My own career frustrations have always boiled down to the fact that I would love to be Director General of the BBC, if only it were offered as a from home, 9 til 2, term time only contract, and I’m not naïve enough to think that the country can run on us all doing 3 days weeks. However, an expectation by employers that men and women will take an equal share in family life is not a pipedream.
One of the reasons many parents (especially mothers) set up their own businesses, is that they can fix their own hours and are not subject to the 9 to 6, Monday to Friday constraints of the office. However, it is not an option open to everyone. The rest rely on employers to recognise that quality work can still be done in less time, more efficiently or not necessarily within eyesight. This is to be encouraged.
I am lucky that my husband regularly works from home, and we both often work in the evenings, after the children have gone to bed. Hopefully our sons will grow up with the assumption that it’s not just Mummy who gets their breakfast and helps with the homework (although I doubt my husband has ever woken up in a cold sweat about World Book Day).
There will always be people who say it could never happen, that businesses would never survive, but their predecessors said that about reducing the 6 day week, introducing the minimum wage and going out of their way to make sure people didn’t lose limbs at work.
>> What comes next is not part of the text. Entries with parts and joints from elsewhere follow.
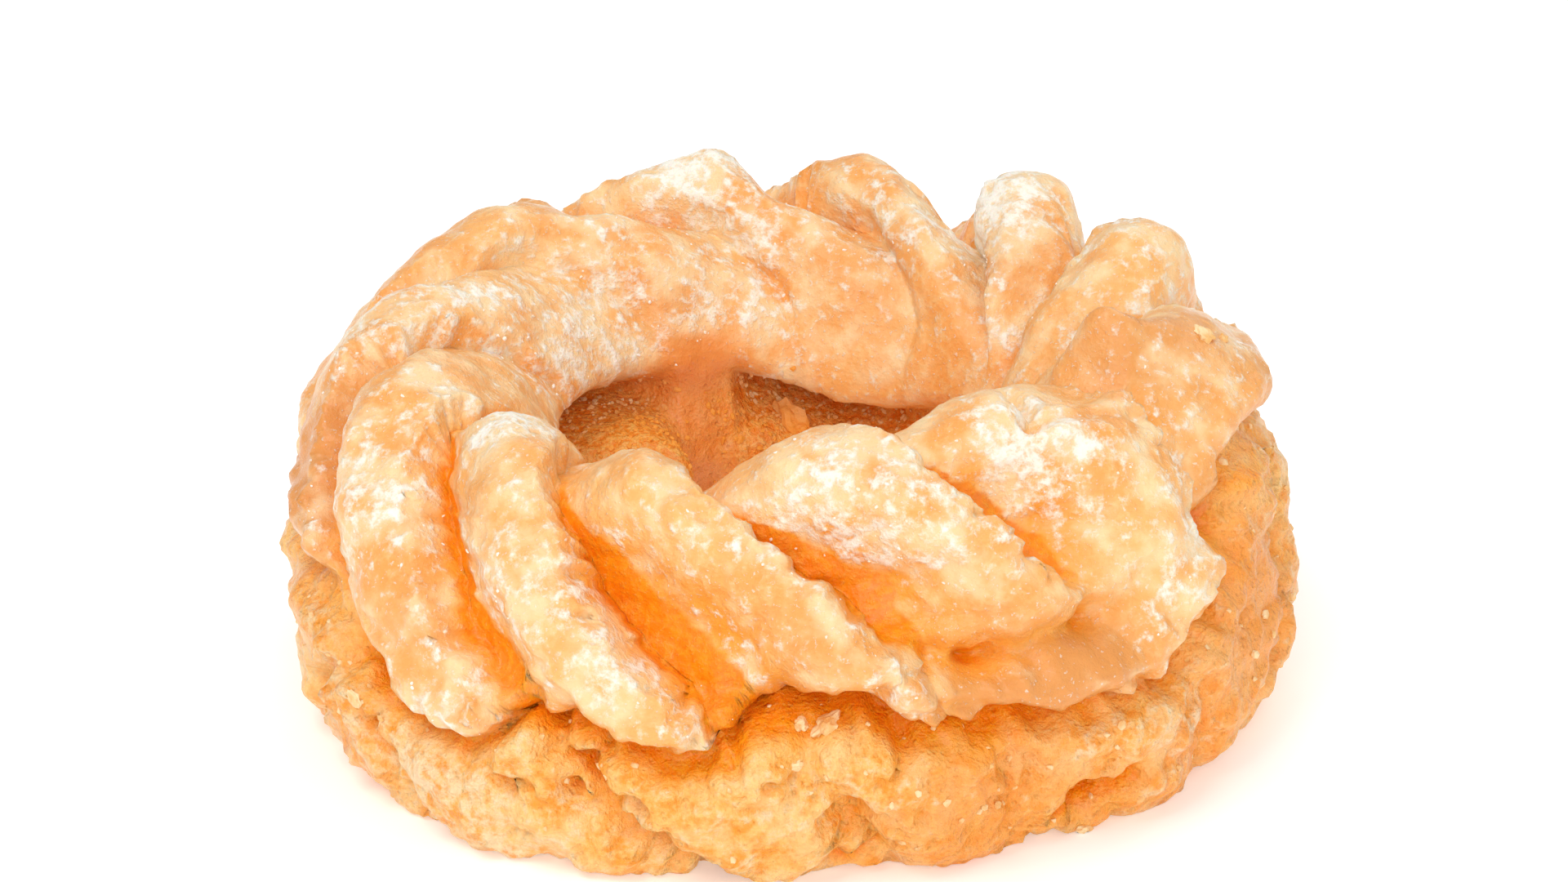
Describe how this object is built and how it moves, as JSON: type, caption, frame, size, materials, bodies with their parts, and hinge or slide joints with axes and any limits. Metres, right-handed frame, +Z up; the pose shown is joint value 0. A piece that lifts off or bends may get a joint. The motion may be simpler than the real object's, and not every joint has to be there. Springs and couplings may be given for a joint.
{
  "type": "cruller doughnut",
  "caption": "Ring doughnut piped as slanting swirls around an open hole, with a rougher lower tier and a thin cracked sugar glaze.",
  "frame": {"origin": "centre of the box round the doughnut, at its lowest points, where it stands", "axes": "+Z up through the hole, -Y towards the side that the picture shows in front"},
  "size_m": [0.0884, 0.0902, 0.0369],
  "materials": {
    "glazed_dough": "golden fried dough under a thin, partly clear and partly white sugar glaze, soft sheen"
  },
  "bodies": {
    "root": {"cruller": "glazed_dough"}
  },
  "joints": []
}
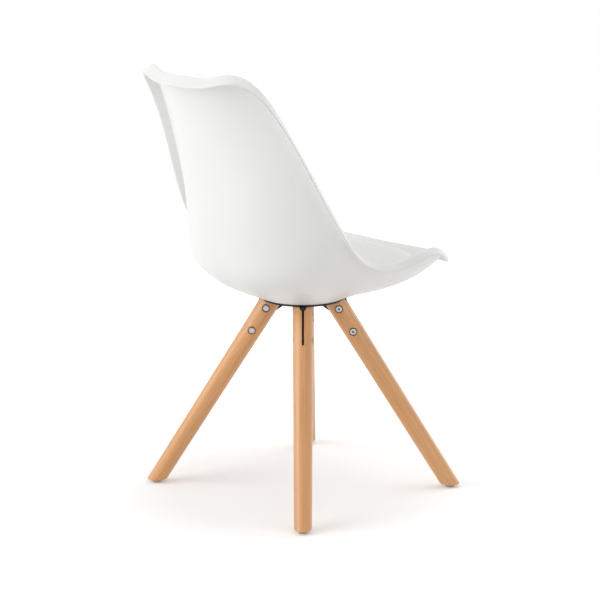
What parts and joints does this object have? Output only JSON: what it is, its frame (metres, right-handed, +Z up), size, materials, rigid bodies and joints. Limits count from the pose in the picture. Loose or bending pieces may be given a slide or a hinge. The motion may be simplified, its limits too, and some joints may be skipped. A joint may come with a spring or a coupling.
{
  "type": "moulded shell chair",
  "caption": "Dining chair: white moulded bucket shell with a turned-out rim and a seat pad, on splayed round beech legs bolted to a steel bracket.",
  "frame": {"origin": "on the floor, in the middle of the chair's overall width and length", "axes": "+Z up, the sitter faces -Y, the sitter's left is +X"},
  "size_m": [0.4792, 0.5306, 0.8197],
  "materials": {
    "shell_plastic": "satin moulded polypropylene, warm white",
    "pad_leatherette": "fine-grained white leatherette, soft satin",
    "pad_foam": "open-cell upholstery foam, cream",
    "pad_board": "thin bent plywood, raw",
    "bracket_black": "black powder coat, fine texture",
    "zinc_steel": "bright zinc plate",
    "insert_brass": "turned brass, plain",
    "beech": "light natural beech, clear matt lacquer",
    "glide_plastic": "grey moulded plastic"
  },
  "bodies": {
    "root": {"seat_shell": "shell_plastic", "seat_pad_cover": "pad_leatherette", "seat_pad_foam": "pad_foam", "seat_pad_board": "pad_board", "bracket_plate": "bracket_black", "shell_insert_left": "insert_brass", "plate_screw_left": "zinc_steel", "plate_washer_left": "zinc_steel", "shell_insert_rear": "insert_brass", "plate_screw_rear": "zinc_steel", "plate_washer_rear": "zinc_steel", "shell_insert_right": "insert_brass", "plate_screw_right": "zinc_steel", "plate_washer_right": "zinc_steel", "shell_insert_front": "insert_brass", "plate_screw_front": "zinc_steel", "plate_washer_front": "zinc_steel", "leg_front_left": "beech", "bracket_fin_front_left": "bracket_black", "glide_front_left": "glide_plastic", "glide_nail_front_left": "zinc_steel", "leg_bolt_front_left_upper": "zinc_steel", "leg_nut_front_left_upper": "zinc_steel", "leg_bolt_front_left_lower": "zinc_steel", "leg_nut_front_left_lower": "zinc_steel", "leg_rear_left": "beech", "bracket_fin_rear_left": "bracket_black", "glide_rear_left": "glide_plastic", "glide_nail_rear_left": "zinc_steel", "leg_bolt_rear_left_upper": "zinc_steel", "leg_nut_rear_left_upper": "zinc_steel", "leg_bolt_rear_left_lower": "zinc_steel", "leg_nut_rear_left_lower": "zinc_steel", "leg_rear_right": "beech", "bracket_fin_rear_right": "bracket_black", "glide_rear_right": "glide_plastic", "glide_nail_rear_right": "zinc_steel", "leg_bolt_rear_right_upper": "zinc_steel", "leg_nut_rear_right_upper": "zinc_steel", "leg_bolt_rear_right_lower": "zinc_steel", "leg_nut_rear_right_lower": "zinc_steel", "leg_front_right": "beech", "bracket_fin_front_right": "bracket_black", "glide_front_right": "glide_plastic", "glide_nail_front_right": "zinc_steel", "leg_bolt_front_right_upper": "zinc_steel", "leg_nut_front_right_upper": "zinc_steel", "leg_bolt_front_right_lower": "zinc_steel", "leg_nut_front_right_lower": "zinc_steel"}
  },
  "joints": []
}
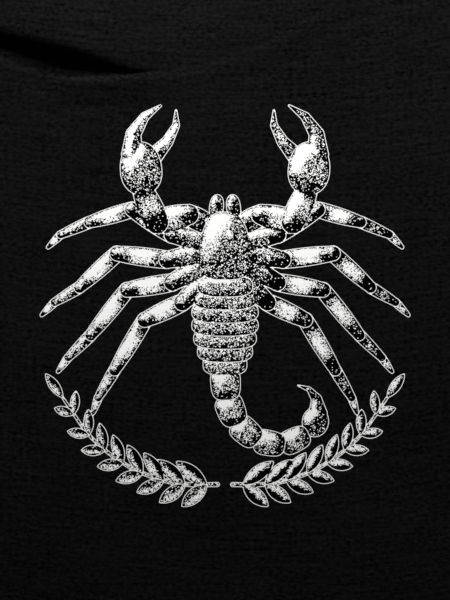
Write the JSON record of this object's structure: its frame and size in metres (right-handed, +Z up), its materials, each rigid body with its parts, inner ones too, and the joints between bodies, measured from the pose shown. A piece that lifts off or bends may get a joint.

Government incentives to encourage homeworking, tax breaks for flexible contracts and a real investment in fibre optic broadband would cut commuting time, reduce travel costs, childcare costs and benefit far more people than the billions spent on HS2.
The alternative is that we inspire girls to achieve their wildest dreams, until they give birth when they must make a stark choice that their partners are not expected to make.
It is not the girls that need the leaflets, it’s the boys.